start Collected data

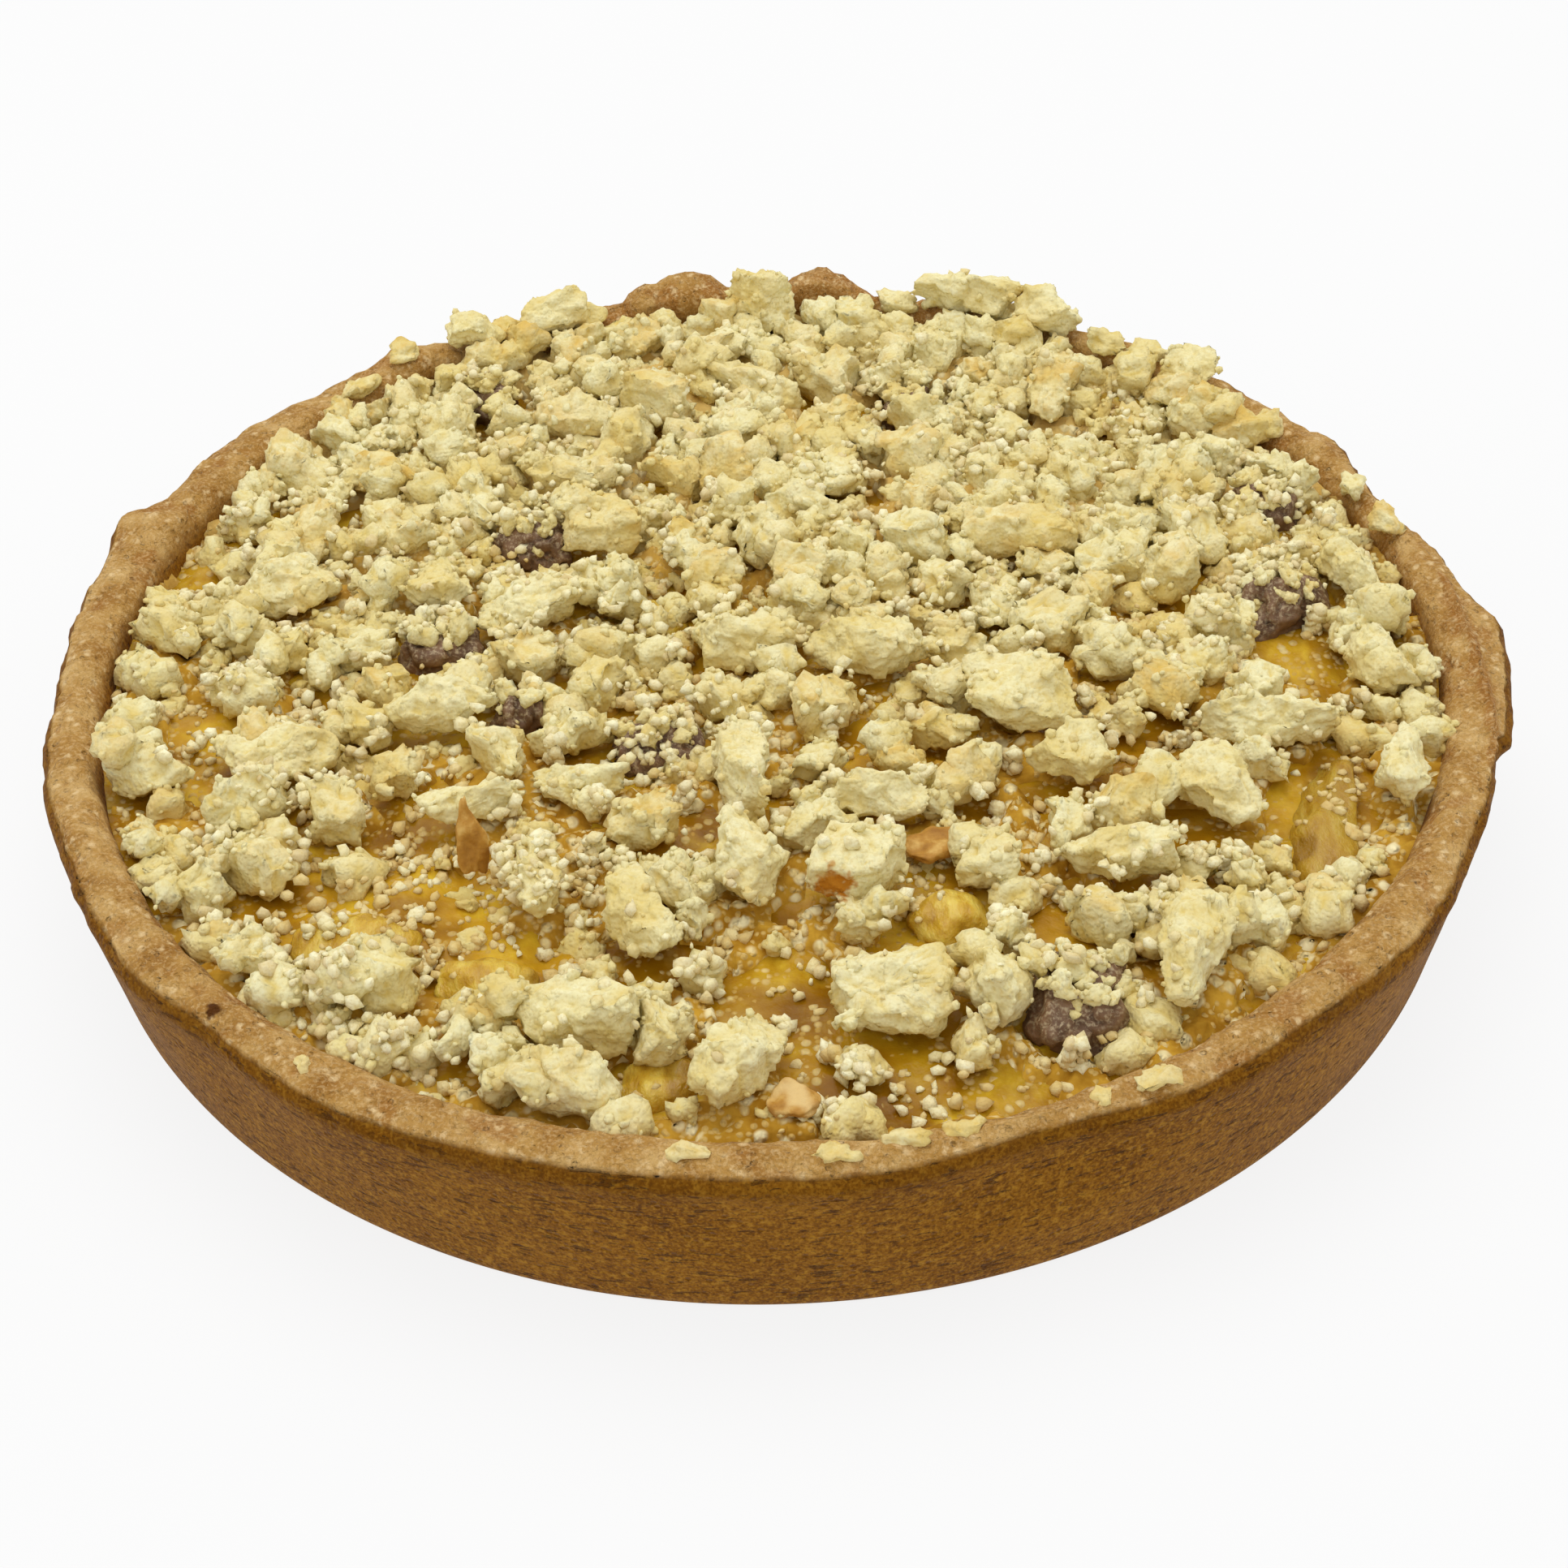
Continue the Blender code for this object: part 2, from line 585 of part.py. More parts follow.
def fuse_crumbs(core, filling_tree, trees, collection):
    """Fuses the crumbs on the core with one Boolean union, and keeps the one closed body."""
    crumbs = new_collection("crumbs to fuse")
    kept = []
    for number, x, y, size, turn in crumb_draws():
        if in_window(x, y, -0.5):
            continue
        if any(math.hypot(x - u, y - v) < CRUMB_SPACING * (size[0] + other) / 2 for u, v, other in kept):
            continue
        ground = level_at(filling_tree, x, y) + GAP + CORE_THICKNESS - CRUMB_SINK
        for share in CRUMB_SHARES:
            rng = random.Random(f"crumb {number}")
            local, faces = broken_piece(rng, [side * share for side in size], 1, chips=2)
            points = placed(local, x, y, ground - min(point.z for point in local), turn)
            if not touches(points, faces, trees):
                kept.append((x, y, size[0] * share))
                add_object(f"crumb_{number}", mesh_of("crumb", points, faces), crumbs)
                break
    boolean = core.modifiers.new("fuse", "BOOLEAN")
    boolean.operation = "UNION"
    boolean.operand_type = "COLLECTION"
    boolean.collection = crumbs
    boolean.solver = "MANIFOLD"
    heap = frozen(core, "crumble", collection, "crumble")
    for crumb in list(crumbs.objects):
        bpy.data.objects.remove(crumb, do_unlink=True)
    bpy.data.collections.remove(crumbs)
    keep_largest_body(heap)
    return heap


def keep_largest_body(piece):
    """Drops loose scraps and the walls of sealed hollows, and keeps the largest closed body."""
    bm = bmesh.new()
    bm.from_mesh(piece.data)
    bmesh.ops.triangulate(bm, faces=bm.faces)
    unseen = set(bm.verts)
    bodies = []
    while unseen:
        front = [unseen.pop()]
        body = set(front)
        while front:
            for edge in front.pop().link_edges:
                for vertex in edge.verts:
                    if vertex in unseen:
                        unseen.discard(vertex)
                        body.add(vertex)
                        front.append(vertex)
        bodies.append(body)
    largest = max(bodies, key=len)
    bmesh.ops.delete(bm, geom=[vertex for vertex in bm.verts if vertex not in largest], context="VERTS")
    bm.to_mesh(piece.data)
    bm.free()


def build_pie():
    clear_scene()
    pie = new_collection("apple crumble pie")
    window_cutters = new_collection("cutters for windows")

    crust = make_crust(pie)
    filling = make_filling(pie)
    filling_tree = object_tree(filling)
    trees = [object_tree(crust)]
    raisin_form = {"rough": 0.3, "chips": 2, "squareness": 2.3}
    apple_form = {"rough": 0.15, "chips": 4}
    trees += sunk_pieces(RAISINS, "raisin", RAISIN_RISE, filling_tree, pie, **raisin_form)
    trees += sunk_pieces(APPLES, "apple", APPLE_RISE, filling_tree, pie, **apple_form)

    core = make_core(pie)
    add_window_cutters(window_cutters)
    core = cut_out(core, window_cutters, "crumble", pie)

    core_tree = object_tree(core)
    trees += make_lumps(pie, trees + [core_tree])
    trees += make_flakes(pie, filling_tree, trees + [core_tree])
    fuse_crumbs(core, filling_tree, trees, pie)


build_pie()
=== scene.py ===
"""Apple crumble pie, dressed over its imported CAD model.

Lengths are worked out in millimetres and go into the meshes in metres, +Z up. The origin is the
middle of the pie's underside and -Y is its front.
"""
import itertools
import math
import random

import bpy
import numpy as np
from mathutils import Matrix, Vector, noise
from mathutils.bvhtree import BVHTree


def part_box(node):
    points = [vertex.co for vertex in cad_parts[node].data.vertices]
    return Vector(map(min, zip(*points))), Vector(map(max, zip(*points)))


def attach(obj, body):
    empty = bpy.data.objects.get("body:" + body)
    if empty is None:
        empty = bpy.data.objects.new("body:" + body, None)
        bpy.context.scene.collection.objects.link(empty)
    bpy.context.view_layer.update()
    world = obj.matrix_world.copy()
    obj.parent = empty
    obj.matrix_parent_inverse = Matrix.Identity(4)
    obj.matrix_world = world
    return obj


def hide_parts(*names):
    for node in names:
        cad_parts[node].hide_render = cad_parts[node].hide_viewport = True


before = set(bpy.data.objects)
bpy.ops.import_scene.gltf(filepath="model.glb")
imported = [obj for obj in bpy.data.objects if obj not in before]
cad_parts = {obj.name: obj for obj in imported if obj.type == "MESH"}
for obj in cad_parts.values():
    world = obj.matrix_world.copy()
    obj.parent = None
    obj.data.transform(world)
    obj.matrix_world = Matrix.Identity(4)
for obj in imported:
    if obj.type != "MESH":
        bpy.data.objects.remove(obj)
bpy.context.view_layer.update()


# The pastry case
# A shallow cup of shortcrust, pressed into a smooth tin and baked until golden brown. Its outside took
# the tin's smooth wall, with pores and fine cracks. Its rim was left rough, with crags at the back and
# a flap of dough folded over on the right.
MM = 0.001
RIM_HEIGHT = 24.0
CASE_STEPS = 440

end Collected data

Goal of the exercise » Only the lines from the one with "core = make_core(pie)" up to the one with "points = [vertex.co" should be repeated, both included, exactly as they appear.

Result of the task »
    core = make_core(pie)
    add_window_cutters(window_cutters)
    core = cut_out(core, window_cutters, "crumble", pie)

    core_tree = object_tree(core)
    trees += make_lumps(pie, trees + [core_tree])
    trees += make_flakes(pie, filling_tree, trees + [core_tree])
    fuse_crumbs(core, filling_tree, trees, pie)


build_pie()
=== scene.py ===
"""Apple crumble pie, dressed over its imported CAD model.

Lengths are worked out in millimetres and go into the meshes in metres, +Z up. The origin is the
middle of the pie's underside and -Y is its front.
"""
import itertools
import math
import random

import bpy
import numpy as np
from mathutils import Matrix, Vector, noise
from mathutils.bvhtree import BVHTree


def part_box(node):
    points = [vertex.co for vertex in cad_parts[node].data.vertices]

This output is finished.